The total impact of the surveyed oil & gas companies in the economy (i.e., including direct, indirect and induced effects) is significant, amounting to between 5.3% and 5.9% of GDP over the period 2017-2019. Total taxes and dividends paid to the state by the surveyed oil & gas companies averaged RON 16 Bn. per year, the equivalent of 6% of current government revenues. Dividends alone averaged RON 2 Bn. per year amounting to 1.3% of government fiscal revenue.

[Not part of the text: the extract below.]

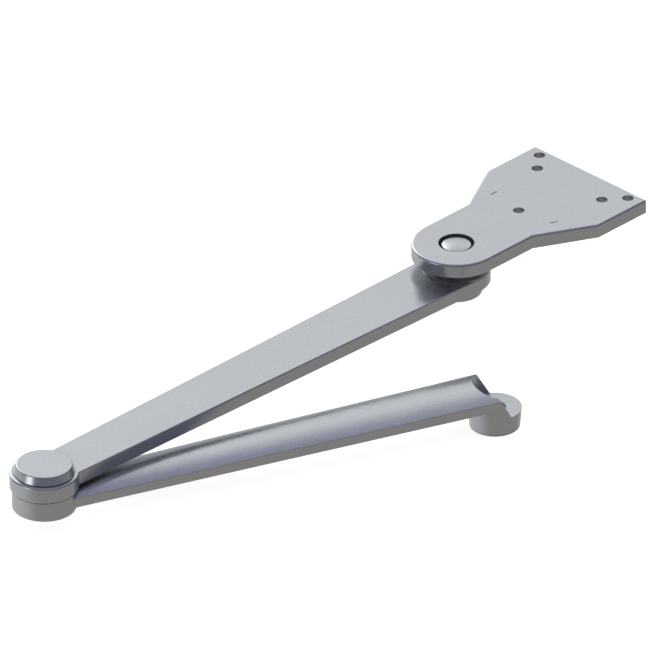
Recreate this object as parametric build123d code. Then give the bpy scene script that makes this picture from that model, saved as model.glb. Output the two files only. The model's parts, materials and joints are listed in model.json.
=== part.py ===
from build123d import *
import os
from math import cos, pi, radians, sin, tan

# Heavy-duty rigid parallel arm of a surface door closer: soffit plate, forearm and main arm.
#
# Units are millimetres. The origin is the mouth of the centre screw hole in the soffit face, +X
# runs along the plate from its pivot to its wide end, and +Z points up into the door frame. Every
# level is counted down from the soffit face, which is z = 0.

# ------------------------------------------------------------------ running gaps and fits
running_gap = 0.05          # radial gap between a turning pin and its bush
axial_play = 0.15           # gap between two bodies along a pivot
press = 0.02                # interference of a pressed sleeve or neck
loose_gap = 0.2             # radial gap of a washer or spring on its pin
groove_gap = 0.05           # gap of a retaining ring in its groove
past = 1.0                  # how far a cutting tool runs past the face that it cuts

# ------------------------------------------------------------------ soffit plate
plate_thick = 9.5
plate_end_radius = 28.9     # round end about the pivot, and half the width of the neck
plate_half_width = 49.6     # half the width of the wide end
pivot_to_screw = 57.5       # pivot to the centre screw hole
neck_length = 40.4          # pivot to the start of the flare
flare_length = 39.4         # length of the flare along the plate
head_length = 44.5          # parallel part at the wide end
plate_top_radius = 1.4      # edge of the soffit face
plate_bottom_radius = 0.4   # edge of the underside
plate_corner_radius = 1.2   # corners of the outline
screw_hole_r = 3.7          # clearance for a quarter-inch screw
screw_sink_r = 6.6          # countersink mouth in the underside
screw_sink_angle = 82.0
outer_screw_inset = 6.9     # outer screw pair to the wide end
inner_screw_inset = 19.9    # inner screw pair to the wide end
outer_screw_half_pitch = 39.3
inner_screw_half_pitch = 28.65
mark_x = 4.5                # hand marks, beside the centre screw hole
mark_y = 26.5
mark_length = 5.5
mark_width = 1.0
mark_depth = 0.3
left_mark_angle = 4.0       # their directions, from +X
right_mark_angle = -28.0

# ------------------------------------------------------------------ shoe pivot
shoe_gap = 8.0              # underside of the plate to the top of the forearm
stud_counterbore_gap = 2.3  # radial room round the head of the stud
stud_head_rim = 1.3         # head of the stud beyond its neck
stud_head_recess = 0.3      # crown of the head below the soffit face
stud_head_dome = 0.9        # height of the crown over the rim of the head
stud_head_thick = 5.4
stud_neck_step = 0.5        # pressed neck beyond the turning length
stud_r = 7.5                # turning length
spacer_wall = 7.3
flange_thick = 0.8          # bush flanges and the washers around them
flange_width = 3.1          # flange of a bush beyond its sleeve
bush_wall = 1.95
bush_split = 0.6            # gap between the upper and lower bush
collar_wall = 3.2
collar_cavity_gap = 1.0     # radial room round the flange and the springs
collar_floor = 1.6
collar_top_gap = 0.3        # rim of the collar below the forearm
collar_skirt = 2.2          # skirt of the collar below its floor
collar_recess_gap = 1.95    # radial room round the lugs of the retaining ring
collar_edge_radius = 0.6
washer_thick = 0.8
disc_thick = 0.7
disc_cone = 0.3             # free height of a disc spring over its thickness
disc_width = 4.9            # disc spring, from its hole to its rim
ring_thick = 1.0
ring_width = 2.6
groove_depth = 0.7
ring_opening = 70.0         # degrees that the retaining ring leaves open
ring_lug_r = 1.7
ring_lug_hole_r = 0.6
pin_tail = 1.0              # pin beyond its retaining ring
pin_chamfer = 0.5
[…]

Oil and Gas companies that provided data for the present analysis also paid RON 10 Bn. in Value Added Tax (VAT) and Excises in 2019. This is the equivalent to 10.3% of the budget revenues the government collected in VAT and excises, a percentage which has remained stable over the 2017-2019 period. The oil & gas companies’ ability to collect both VAT and excises and then transfer them to the state budget is a strength given that.
Labor productivity in the oil and gas sector is more than four times higher than average labor productivity in the economy. This explains to some extent the relatively large indirect and induced impact that the oil and gas industry has on the economy.
During 2017-2019, the surveyed companies in the oil and gas sector employed over 24,800 employees. This accounted for 0.5% of total employment in the economy, or more than 25% of cumulative employment in the energy sector.
Last but not least, the analysis also reflects the fact that Romania’s dependence on natural gas has increased significantly in recent years, from 2% in 2015 to 24% in 2019, its current evolution indicating a future upward trend.